# [Recorded data]
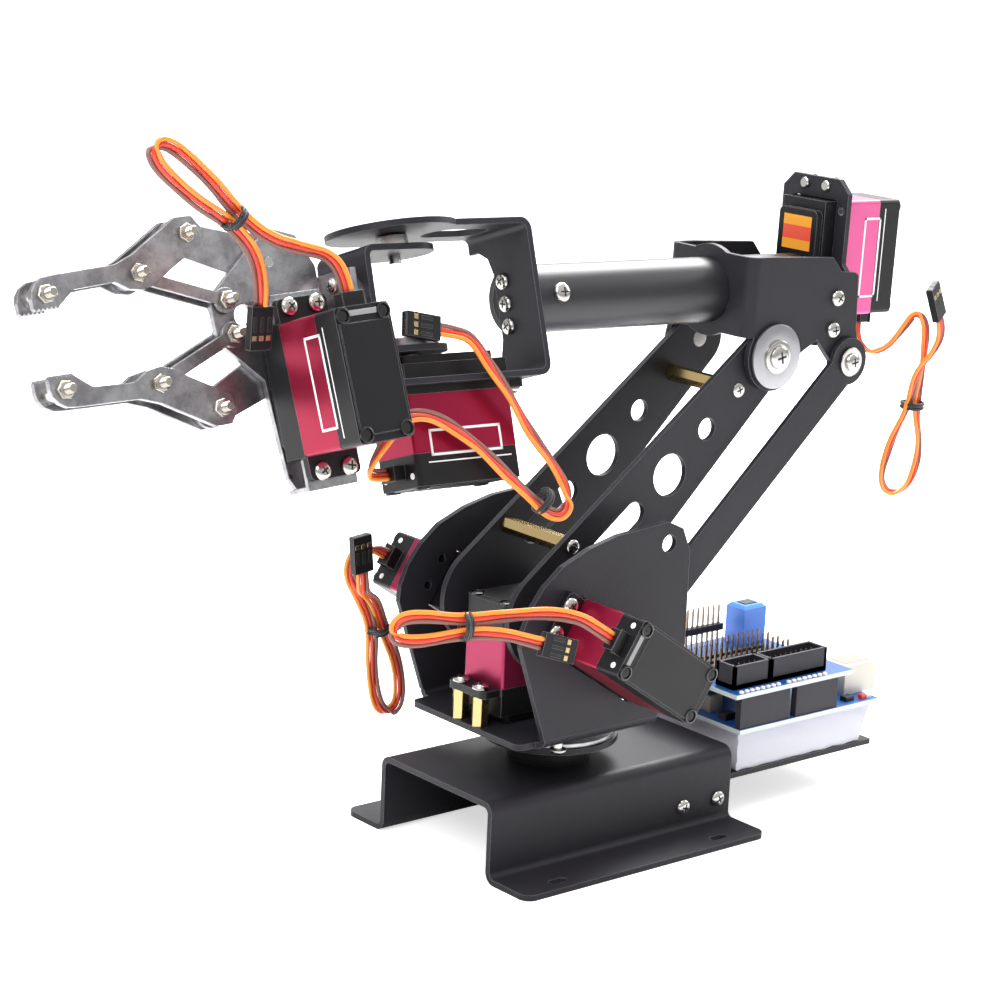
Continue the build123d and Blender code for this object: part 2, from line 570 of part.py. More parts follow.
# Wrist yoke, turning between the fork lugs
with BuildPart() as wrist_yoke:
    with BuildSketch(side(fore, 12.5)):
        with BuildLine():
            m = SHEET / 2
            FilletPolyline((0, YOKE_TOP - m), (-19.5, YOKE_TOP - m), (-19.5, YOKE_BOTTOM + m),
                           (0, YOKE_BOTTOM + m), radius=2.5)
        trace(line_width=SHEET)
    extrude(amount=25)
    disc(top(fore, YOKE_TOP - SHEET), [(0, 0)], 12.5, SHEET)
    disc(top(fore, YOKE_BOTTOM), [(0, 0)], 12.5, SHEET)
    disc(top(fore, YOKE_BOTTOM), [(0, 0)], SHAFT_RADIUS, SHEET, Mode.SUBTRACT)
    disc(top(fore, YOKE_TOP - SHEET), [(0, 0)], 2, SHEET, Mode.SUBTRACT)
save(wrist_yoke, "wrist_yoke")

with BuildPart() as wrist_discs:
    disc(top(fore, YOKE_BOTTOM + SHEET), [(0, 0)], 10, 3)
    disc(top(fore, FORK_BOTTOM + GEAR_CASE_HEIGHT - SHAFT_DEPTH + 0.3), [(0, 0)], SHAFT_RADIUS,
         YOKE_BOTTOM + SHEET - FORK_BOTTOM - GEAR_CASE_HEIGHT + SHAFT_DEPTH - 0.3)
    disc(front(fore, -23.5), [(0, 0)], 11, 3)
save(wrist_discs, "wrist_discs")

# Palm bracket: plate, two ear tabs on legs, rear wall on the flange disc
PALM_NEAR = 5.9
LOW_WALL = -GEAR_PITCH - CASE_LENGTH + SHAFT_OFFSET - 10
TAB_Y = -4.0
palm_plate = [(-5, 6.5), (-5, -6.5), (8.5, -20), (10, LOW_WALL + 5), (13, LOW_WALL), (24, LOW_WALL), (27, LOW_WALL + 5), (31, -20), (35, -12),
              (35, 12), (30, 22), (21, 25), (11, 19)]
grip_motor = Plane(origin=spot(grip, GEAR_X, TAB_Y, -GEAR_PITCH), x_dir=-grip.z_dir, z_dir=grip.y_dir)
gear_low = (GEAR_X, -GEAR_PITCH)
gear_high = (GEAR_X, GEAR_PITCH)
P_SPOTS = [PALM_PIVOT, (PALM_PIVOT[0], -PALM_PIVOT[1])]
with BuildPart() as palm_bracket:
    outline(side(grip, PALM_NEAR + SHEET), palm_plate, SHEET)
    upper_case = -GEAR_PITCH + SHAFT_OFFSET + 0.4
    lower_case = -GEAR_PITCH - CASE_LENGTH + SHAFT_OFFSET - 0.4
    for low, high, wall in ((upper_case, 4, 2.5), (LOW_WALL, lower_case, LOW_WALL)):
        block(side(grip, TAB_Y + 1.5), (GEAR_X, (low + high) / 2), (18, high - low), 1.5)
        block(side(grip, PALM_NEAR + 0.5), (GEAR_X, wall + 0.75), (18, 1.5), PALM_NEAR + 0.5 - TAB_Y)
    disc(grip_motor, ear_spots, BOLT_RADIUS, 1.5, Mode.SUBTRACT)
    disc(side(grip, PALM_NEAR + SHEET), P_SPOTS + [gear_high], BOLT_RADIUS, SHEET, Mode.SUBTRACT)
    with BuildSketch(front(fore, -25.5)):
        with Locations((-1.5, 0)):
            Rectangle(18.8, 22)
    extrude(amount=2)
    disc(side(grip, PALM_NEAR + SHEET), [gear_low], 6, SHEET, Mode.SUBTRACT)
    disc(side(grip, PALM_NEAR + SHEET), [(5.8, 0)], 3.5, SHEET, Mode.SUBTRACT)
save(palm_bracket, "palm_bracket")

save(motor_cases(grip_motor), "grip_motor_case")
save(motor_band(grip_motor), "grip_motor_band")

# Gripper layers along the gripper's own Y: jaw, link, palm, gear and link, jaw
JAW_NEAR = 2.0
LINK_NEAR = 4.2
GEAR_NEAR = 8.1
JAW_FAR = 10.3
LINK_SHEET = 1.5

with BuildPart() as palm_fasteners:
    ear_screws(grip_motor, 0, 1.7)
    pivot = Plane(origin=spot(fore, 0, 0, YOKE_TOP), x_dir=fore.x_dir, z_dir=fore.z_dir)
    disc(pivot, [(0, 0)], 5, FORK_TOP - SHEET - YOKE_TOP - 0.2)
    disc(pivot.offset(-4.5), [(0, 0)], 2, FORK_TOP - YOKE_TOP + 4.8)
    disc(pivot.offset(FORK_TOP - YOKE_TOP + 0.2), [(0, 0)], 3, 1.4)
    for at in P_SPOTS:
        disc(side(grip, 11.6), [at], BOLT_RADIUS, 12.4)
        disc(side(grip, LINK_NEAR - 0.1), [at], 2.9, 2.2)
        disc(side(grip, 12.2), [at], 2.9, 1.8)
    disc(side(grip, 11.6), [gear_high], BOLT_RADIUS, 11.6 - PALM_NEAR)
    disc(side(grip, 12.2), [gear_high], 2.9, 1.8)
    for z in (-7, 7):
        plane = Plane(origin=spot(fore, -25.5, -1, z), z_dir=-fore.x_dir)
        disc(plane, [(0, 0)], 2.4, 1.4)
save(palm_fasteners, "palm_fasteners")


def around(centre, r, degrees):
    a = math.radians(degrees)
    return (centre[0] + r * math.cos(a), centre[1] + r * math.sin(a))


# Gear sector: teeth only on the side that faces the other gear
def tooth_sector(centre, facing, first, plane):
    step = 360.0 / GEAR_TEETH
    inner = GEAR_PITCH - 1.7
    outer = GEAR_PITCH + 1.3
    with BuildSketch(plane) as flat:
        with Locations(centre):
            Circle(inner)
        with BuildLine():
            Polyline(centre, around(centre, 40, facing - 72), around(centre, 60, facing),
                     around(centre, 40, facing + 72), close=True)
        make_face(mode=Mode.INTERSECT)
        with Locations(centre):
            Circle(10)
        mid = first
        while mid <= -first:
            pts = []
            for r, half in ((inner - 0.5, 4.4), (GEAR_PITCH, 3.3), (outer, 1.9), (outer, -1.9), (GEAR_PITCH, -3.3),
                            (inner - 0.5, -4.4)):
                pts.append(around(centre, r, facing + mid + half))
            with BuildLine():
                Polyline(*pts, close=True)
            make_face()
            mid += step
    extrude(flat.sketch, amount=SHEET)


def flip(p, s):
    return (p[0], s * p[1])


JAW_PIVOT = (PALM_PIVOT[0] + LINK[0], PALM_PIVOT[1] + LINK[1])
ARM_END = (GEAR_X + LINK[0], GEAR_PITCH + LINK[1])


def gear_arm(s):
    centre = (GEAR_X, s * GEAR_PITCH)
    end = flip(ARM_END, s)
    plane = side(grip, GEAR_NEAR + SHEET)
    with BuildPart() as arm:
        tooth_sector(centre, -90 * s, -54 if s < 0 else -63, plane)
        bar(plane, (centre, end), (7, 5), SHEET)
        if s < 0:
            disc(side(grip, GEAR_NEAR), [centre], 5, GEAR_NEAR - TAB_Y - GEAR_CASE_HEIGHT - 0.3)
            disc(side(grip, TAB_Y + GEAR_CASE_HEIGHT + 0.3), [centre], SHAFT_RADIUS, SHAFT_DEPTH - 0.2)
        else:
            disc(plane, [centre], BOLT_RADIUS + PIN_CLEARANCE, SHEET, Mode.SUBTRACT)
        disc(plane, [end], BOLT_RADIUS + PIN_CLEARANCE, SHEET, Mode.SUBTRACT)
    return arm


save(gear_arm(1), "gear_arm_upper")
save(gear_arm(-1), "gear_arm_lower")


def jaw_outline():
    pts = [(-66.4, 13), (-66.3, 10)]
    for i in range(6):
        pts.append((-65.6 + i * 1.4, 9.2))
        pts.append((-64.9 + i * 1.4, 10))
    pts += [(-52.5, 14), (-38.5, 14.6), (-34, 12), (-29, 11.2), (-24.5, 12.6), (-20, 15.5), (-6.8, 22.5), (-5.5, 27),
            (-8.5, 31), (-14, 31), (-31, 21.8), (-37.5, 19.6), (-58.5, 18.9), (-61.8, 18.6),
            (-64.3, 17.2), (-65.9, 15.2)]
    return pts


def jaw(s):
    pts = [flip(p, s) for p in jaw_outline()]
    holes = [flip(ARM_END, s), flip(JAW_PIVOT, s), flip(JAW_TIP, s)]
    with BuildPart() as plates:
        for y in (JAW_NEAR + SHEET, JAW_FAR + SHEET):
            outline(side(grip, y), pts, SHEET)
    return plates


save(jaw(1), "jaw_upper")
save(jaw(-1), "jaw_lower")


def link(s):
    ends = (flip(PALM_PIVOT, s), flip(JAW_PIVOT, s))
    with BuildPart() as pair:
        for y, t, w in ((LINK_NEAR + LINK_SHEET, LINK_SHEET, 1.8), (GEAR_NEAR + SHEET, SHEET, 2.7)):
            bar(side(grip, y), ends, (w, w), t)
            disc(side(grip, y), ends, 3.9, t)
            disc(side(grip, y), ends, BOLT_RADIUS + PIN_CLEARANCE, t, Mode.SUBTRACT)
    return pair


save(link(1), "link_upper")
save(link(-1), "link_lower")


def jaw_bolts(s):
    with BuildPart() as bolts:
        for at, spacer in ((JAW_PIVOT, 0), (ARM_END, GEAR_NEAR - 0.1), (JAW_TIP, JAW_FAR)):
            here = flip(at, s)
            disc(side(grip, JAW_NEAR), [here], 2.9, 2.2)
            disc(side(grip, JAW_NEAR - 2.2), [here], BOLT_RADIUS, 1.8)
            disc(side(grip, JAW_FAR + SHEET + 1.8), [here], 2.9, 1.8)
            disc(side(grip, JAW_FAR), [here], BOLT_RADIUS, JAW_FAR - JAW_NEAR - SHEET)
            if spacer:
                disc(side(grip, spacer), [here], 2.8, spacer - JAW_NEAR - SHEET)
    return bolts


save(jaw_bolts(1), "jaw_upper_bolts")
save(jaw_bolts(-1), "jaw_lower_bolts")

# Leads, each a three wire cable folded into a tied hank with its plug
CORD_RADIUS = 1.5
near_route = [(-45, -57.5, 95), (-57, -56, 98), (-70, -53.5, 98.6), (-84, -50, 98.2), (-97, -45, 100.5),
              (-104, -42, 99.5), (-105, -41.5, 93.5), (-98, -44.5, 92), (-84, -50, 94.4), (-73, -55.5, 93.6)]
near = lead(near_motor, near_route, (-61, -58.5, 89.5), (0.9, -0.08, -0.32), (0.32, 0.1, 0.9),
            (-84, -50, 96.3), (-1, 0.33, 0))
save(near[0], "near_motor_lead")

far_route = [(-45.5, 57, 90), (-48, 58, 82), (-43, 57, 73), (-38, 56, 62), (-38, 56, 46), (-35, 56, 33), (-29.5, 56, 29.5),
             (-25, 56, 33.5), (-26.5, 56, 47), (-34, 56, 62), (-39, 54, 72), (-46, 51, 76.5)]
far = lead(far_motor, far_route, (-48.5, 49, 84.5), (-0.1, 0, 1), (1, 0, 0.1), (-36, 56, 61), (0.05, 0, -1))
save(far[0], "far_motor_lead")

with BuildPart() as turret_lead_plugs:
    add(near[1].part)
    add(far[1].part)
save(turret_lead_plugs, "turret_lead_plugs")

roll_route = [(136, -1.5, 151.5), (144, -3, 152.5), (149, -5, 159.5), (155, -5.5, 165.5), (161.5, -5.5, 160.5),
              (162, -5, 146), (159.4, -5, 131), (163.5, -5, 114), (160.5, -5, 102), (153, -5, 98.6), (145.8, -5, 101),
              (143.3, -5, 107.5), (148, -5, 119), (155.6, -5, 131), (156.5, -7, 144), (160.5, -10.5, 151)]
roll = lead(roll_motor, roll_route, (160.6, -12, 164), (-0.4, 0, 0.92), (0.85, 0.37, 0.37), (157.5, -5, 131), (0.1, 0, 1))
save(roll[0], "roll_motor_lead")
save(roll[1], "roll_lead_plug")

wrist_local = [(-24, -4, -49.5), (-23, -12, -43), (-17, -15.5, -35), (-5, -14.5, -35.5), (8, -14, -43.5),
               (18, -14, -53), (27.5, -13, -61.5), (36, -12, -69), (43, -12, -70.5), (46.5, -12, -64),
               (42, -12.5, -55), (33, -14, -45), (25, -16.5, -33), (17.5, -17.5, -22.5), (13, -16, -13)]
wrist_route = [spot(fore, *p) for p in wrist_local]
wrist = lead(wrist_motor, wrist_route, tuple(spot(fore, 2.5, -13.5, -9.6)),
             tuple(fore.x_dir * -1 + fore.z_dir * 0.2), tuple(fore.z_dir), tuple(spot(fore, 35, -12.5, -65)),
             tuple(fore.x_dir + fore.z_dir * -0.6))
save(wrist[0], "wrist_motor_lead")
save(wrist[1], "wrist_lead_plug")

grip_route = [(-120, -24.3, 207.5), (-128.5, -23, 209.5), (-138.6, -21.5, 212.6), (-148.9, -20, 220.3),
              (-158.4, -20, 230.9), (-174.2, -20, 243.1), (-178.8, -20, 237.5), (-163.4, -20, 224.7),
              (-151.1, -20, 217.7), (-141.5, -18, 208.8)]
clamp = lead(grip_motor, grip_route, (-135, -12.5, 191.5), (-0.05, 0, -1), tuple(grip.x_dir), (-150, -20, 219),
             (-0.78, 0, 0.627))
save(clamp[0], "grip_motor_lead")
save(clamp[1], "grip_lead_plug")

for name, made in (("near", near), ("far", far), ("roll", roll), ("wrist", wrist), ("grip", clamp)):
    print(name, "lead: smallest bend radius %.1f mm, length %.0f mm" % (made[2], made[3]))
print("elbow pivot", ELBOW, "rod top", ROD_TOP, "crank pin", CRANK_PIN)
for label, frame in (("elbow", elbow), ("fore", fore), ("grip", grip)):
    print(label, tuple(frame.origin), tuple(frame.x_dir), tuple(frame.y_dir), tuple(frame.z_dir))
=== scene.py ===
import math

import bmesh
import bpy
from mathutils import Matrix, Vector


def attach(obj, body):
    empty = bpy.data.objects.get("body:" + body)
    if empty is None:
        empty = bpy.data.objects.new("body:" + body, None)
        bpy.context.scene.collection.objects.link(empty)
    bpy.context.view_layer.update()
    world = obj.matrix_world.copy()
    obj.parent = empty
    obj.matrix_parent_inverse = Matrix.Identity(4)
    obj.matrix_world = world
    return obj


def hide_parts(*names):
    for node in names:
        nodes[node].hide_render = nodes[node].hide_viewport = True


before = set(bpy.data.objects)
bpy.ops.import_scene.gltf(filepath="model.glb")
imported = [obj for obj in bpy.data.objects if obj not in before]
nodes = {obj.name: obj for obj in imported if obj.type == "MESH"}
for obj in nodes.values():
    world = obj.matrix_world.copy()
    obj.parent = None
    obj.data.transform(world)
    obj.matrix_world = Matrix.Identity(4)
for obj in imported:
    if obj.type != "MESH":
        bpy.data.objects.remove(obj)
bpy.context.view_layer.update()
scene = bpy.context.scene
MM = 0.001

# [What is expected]
The lines above from the one containing "for name, made" through the one containing "obj.parent = None" are to be set down exactly, and no others.

# [Finished answer]
for name, made in (("near", near), ("far", far), ("roll", roll), ("wrist", wrist), ("grip", clamp)):
    print(name, "lead: smallest bend radius %.1f mm, length %.0f mm" % (made[2], made[3]))
print("elbow pivot", ELBOW, "rod top", ROD_TOP, "crank pin", CRANK_PIN)
for label, frame in (("elbow", elbow), ("fore", fore), ("grip", grip)):
    print(label, tuple(frame.origin), tuple(frame.x_dir), tuple(frame.y_dir), tuple(frame.z_dir))
=== scene.py ===
import math

import bmesh
import bpy
from mathutils import Matrix, Vector


def attach(obj, body):
    empty = bpy.data.objects.get("body:" + body)
    if empty is None:
        empty = bpy.data.objects.new("body:" + body, None)
        bpy.context.scene.collection.objects.link(empty)
    bpy.context.view_layer.update()
    world = obj.matrix_world.copy()
    obj.parent = empty
    obj.matrix_parent_inverse = Matrix.Identity(4)
    obj.matrix_world = world
    return obj


def hide_parts(*names):
    for node in names:
        nodes[node].hide_render = nodes[node].hide_viewport = True


before = set(bpy.data.objects)
bpy.ops.import_scene.gltf(filepath="model.glb")
imported = [obj for obj in bpy.data.objects if obj not in before]
nodes = {obj.name: obj for obj in imported if obj.type == "MESH"}
for obj in nodes.values():
    world = obj.matrix_world.copy()
    obj.parent = None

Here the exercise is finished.